I’ve been suffering depression-like symptoms—they are very likely connected to this whole thing somehow, but I don’t know the exact reason. Hypothesis 1 is the lack-of-community thing. Hypothesis 2 is that like you I felt I could do anything, and then discovered that actually no I couldn’t.
The “conversion” experience felt very much like “beliefs fully propagating” but I’m not sure that’s entirely accurate—I think it was just a few (important) beliefs that propagated. Like you, I felt like my belief map was wiped clean, but actually most of my old beliefs still seem to be valid and useful. It seems to be mainly just information relevant to the safety of far people that I’d kept compartmentalized.
You know, it should be more non-obvious for me that FAI is the right thing to do, too. It’s just that the idea clicks with me very well, but I would still prefer to collect more evidence for it.
I agree with you on doing what you can do best (and for many of us that will probably be some kind of support role).
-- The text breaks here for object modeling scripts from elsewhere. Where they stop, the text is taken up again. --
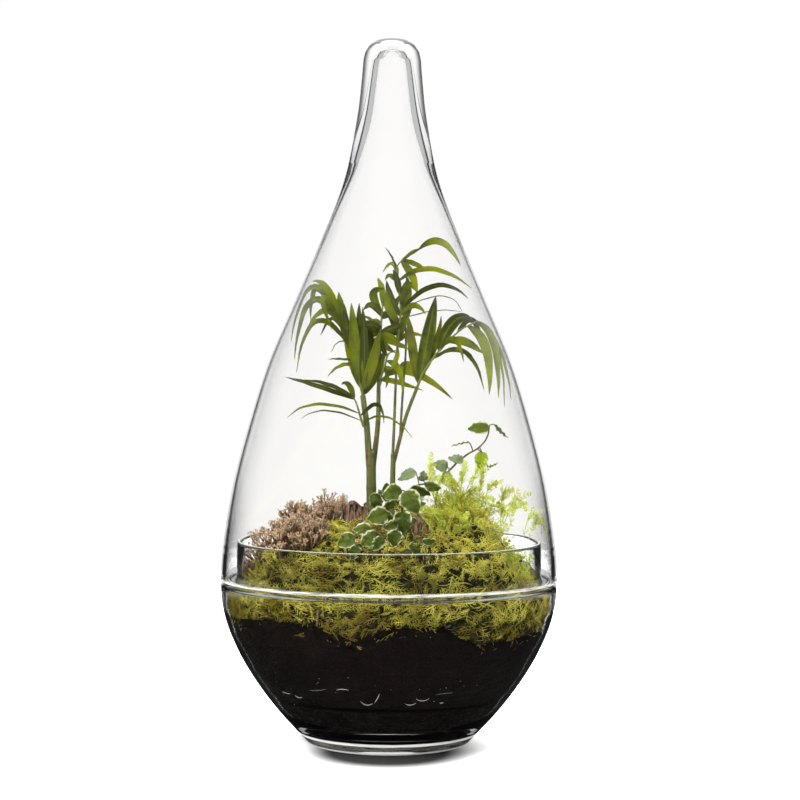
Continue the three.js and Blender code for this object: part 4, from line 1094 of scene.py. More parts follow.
@dataclass(frozen=True)
class FigLeaf(Finish):
    """Variegated creeping fig: green blades with grey-green clouds and cream margins, on brown stems."""

    green: Colour
    cloud: Colour
    cream: Colour
    stem: Colour
    glow: Colour

    def dress(self, shader: Shader) -> None:
        """The margin follows the outline and wanders with noise. Side veins leave the midrib at a slant."""
        along, across, tone = shader.growth()
        woody = shader.woody()
        side = abs(across)
        wander = shader.noise(260.0, 3.0)
        patch = shader.noise(140.0, 2.0)
        rim = (side + wander * 0.62 + (along - 0.5) ** 2 * 0.8 + tone * 0.16 - 0.38).between(0.86, 0.96)
        slant = ((along - side * 0.35) * 34.0).sine() * 0.5 + 0.5
        vein = slant.between(0.86, 1.0) + 1 - side.between(0.02, 0.09)
        young = (tone * 1.3 + patch - 0.7).between(0.2, 1.0) * 0.75
        fresh = shader.mix(young, self.green, (0.14, 0.185, 0.008))
        misty = (wander + side * 0.25 + tone * 0.15).between(0.66, 0.80) * 0.7
        clouded = shader.mix(misty, fresh, self.cloud)
        veined = shader.mix(vein * 0.3, clouded, (0.15, 0.24, 0.06))
        leaf = shader.mix(rim, veined, self.cream)
        x, _, z = shader.split(shader.place())
        runner = z.between(0.184, 0.188) * (1 - z.between(0.206, 0.208)) * (1 - woody)
        lime = shader.mix(runner * x.between(0.057, 0.060) * 0.8, leaf, (0.38, 0.46, 0.02))
        dusty = runner * (1 - x.between(0.053, 0.056)) * (0.35 + 0.5 * wander)
        pale = shader.mix(dusty, lime, (0.40, 0.46, 0.27))
        pucker = (side * 3.0).sine() * 0.8 - vein + wander * 1.6
        face = shader.surface(
            Base_Color=shader.mix(woody, pale, self.stem), Roughness=0.5 + 0.15 * wander,
            Specular_IOR_Level=0.3, Normal=shader.bump(pucker, 0.30),
        )
        shader.close_lit(0.34 * (1 - woody), face, self.glow)


GLASS = ClearGlass("blown_clear_glass", "glass")
GRAVEL = Crumbs("drainage_gravel", "gravel", (0.002, 0.0014, 0.0012), (0.012, 0.008, 0.006), 2.2, 0.5, 0.5)
SOIL = Crumbs("potting_soil_crumbs", "soil", (0.0016, 0.0010, 0.0008), (0.014, 0.0085, 0.007), 1.6, 0.9)
MOSS = Strands(
    "moss_strands", "moss", (0.036, 0.024, 0.004), (0.26, 0.212, 0.012), (0.80, 0.72, 0.125),
    (0.16, 0.090, 0.024), (0.62, 0.61, 0.05),
)
SPIKEMOSS = Strands(
    "spikemoss_scales", "spikemoss", (0.11, 0.13, 0.008), (0.46, 0.54, 0.03), (0.86, 0.92, 0.20),
    (0.50, 0.46, 0.05), (0.84, 0.93, 0.07),
)
LICHEN = Coral("reindeer_lichen", "lichen", (0.105, 0.054, 0.024), (0.70, 0.49, 0.315), (0.070, 0.044, 0.016))
GREY_LICHEN = Coral("grey_lichen", "lichen_grey", (0.48, 0.42, 0.35), (0.90, 0.86, 0.79), (0.45, 0.38, 0.30))
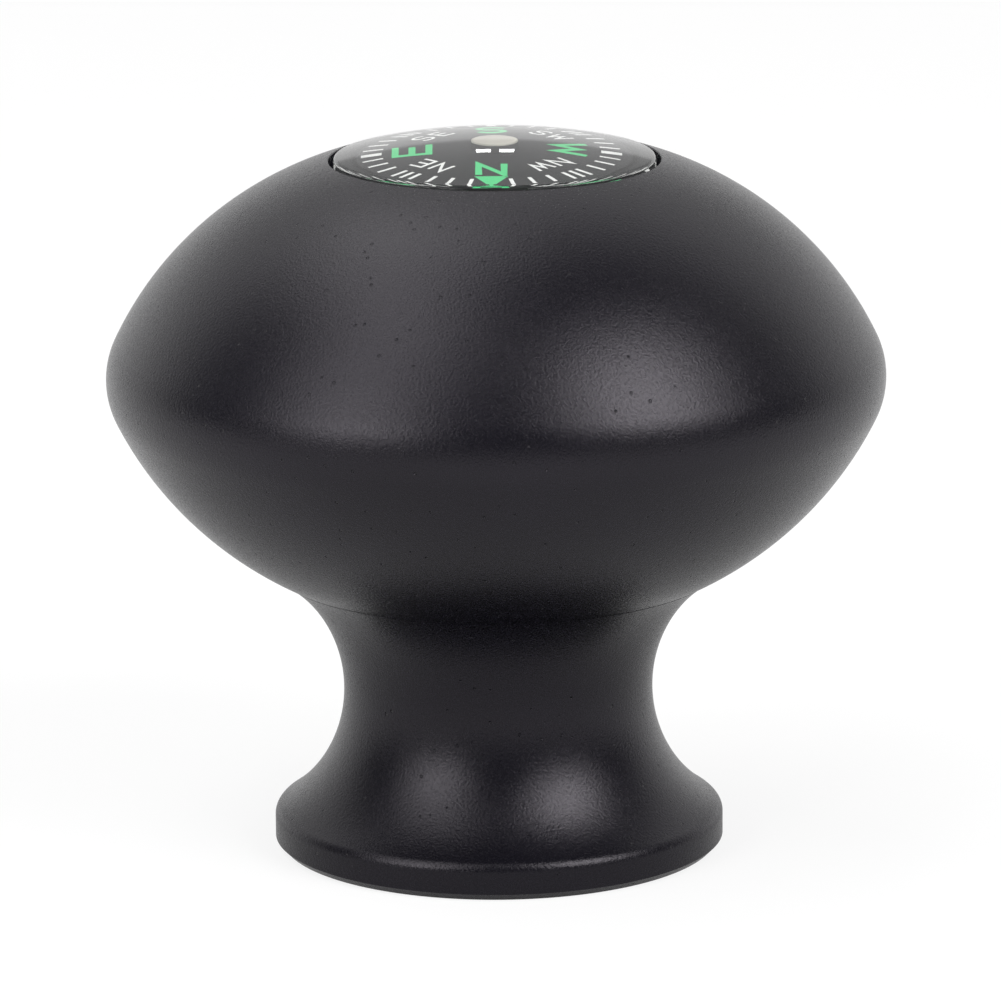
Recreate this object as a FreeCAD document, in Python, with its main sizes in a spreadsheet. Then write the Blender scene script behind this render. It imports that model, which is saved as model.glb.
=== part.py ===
import FreeCAD, Part
import math
import os
import re

import Sketcher

# Pedestal compass: a turned black head with a small liquid-filled compass capsule in its
# mouth, screwed onto a waisted pedestal that takes an M8 stud from below.
# Millimetres, +Z up, origin in the middle of the foot's underside, north mark towards -Y.

DIMENSIONS = {
    # pedestal
    "foot_radius": 14.555,
    "foot_rim_height": 2.26,
    "foot_round": 0.6,
    "foot_chamfer": 0.45,
    "neck_arc": 9.33,
    "neck_arc_centre": 19.32,
    "waist_height": 10.28,
    "seam_radius": 14.13,
    "seam_height": 18.03,
    "seam_chamfer": 0.04,
    "spigot_radius": 6.0,
    "spigot_length": 7.2,
    "relief_depth": 0.5,
    "vent_radius": 1.0,
    # stud insert and foot gasket
    "stud_radius": 3.4,
    "stud_depth": 14.5,
    "stud_lead_in": 0.4,
    "insert_radius": 5.0,
    "gasket_inner": 9.5,
    "gasket_outer": 12.5,
    "gasket_depth": 0.8,
    # head
    "head_radius": 25.0,
    "equator_height": 30.92,
    "bead_arc": 5.25,
    "bead_angle": 25.72,
    "underside_arc": 23.285,
    "crown_arc": 22.42,
    "crown_arc_centre": 4.28,
    "crown_arc_height": 23.465,
    "mouth_radius": 10.6,
    "mouth_round": 0.08,
    "pocket_floor": 35.5,
    # capsule
    "capsule_radius": 10.3,
    "chamber_radius": 9.1,
    "cushion_inner": 7.0,
    "cushion_height": 0.7,
    "floor_height": 1.8,
    "recess_radius": 6.2,
    "recess_depth": 1.0,
    "bowl_top": 43.9,
    "boss_radius": 2.6,
    "boss_height": 0.8,
    "corner_round": 1.0,
    "edge_break": 0.3,
    "ring_section": 0.5,
    "ring_groove_width": 1.2,
    "ring_height": 40.6,
    "port_radius": 0.6,
    "port_circle": 3.9,
    "plug_radius": 0.8,
    "plug_circle": 7.8,
    "plug_head_radius": 1.2,
    "plug_head_height": 0.5,
    "plug_slot": 0.4,
    "membrane_rim": 4.8,
    "membrane_height": 0.4,
    "seal_height": 0.3,
    # dome lens
    "lens_edge": 0.75,
    "lens_round": 0.25,
    "dome_arc": 41.45,
    "dome_apex": 46.45,
    "dome_wall": 0.8,
    # pivot
    "pin_radius": 0.5,
    "pin_tip_radius": 0.05,
    "pin_tip_length": 1.1,
    "pivot_height": 43.5,
    "bush_radius": 1.3,
    "bush_flange_radius": 2.0,
    "bush_flange_height": 0.5,
    "bush_neck_radius": 0.9,
    "bush_top": 40.1,
    # card assembly
    "card_radius": 8.5,
    "card_height": 42.8,
    "card_wall": 0.5,
    "card_bore_gap": 0.02,
    "hub_radius": 1.25,
    "hub_bore": 0.97,
    "hub_bottom": 42.1,
    "hub_top": 44.85,
    "cap_radius": 1.45,
    "cap_height": 0.4,
    "jewel_radius": 0.85,
    "jewel_bottom": 42.9,
    "jewel_height": 1.45,
    "jewel_cone_height": 0.7,
    "jewel_cone_radius": 0.6,
    "float_radius": 6.4,
    "float_bottom": 40.9,
    "float_round": 0.6,
    "magnet_length": 8.0,
    "magnet_width": 1.5,
    "magnet_height": 1.4,
    "magnet_offset": 3.6,
}

doc = FreeCAD.newDocument("pedestal_compass")
sheet = doc.addObject("Spreadsheet::Sheet", "Spec")
for row, (alias, size) in enumerate(DIMENSIONS.items(), start=1):
    sheet.set("A%d" % row, alias)
    sheet.set("B%d" % row, "%g" % size)
    sheet.setAlias("B%d" % row, alias)
doc.recompute()

Vector = FreeCAD.Vector
sub_parts = []


def bound(text):
    """Turn a formula in the sheet's aliases into an expression that reads the sheet."""
    return re.sub(r"[a-z_]+", lambda word: "Spec." + word[0] if word[0] in DIMENSIONS else word[0], text)


def value(text):
    """The present value of such a formula, for a sketch's starting shape."""
    return float(sheet.evalExpression(bound(text)))


def new_body(node):
    body = doc.addObject("PartDesign::Body", node)
    body.Label = node
    sub_parts.append(body)
    return body


def sketch_on(body, name, role):
    plane = next(item for item in body.Origin.OriginFeatures if item.Role == role)
    sketch = body.newObject("Sketcher::SketchObject", name)
    sketch.AttachmentSupport = [(plane, "")]
    sketch.MapMode = "FlatFace"
    return sketch


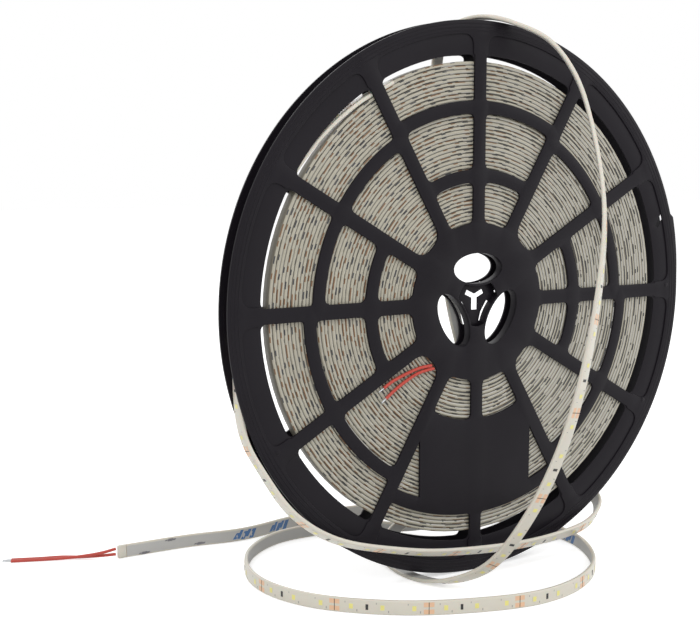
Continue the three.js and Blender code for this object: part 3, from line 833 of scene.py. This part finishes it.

I agree with the “yeah, it’s kind of like brainwashing, but I’m open to counter-arguments.”
Not having like-minded in-person friends is really bad. Wherever you are, I would urge you to relocate. I only recently moved to the Bay Area, and it’s just so much nicer here (I’ve lived in small towns in Midwest before). This goes double if your career is in technology.
I also suffer depression-like symptoms. My head feels like it’s about to explode half the time, and every so often I just want to scream. I also often want to just lie down and not do anything. I take all these feelings, and I say: “Yeah, it’s normal to feel this. I’m going through a lot right now. It’s going to be okay.”
Do not take the frequentist approach!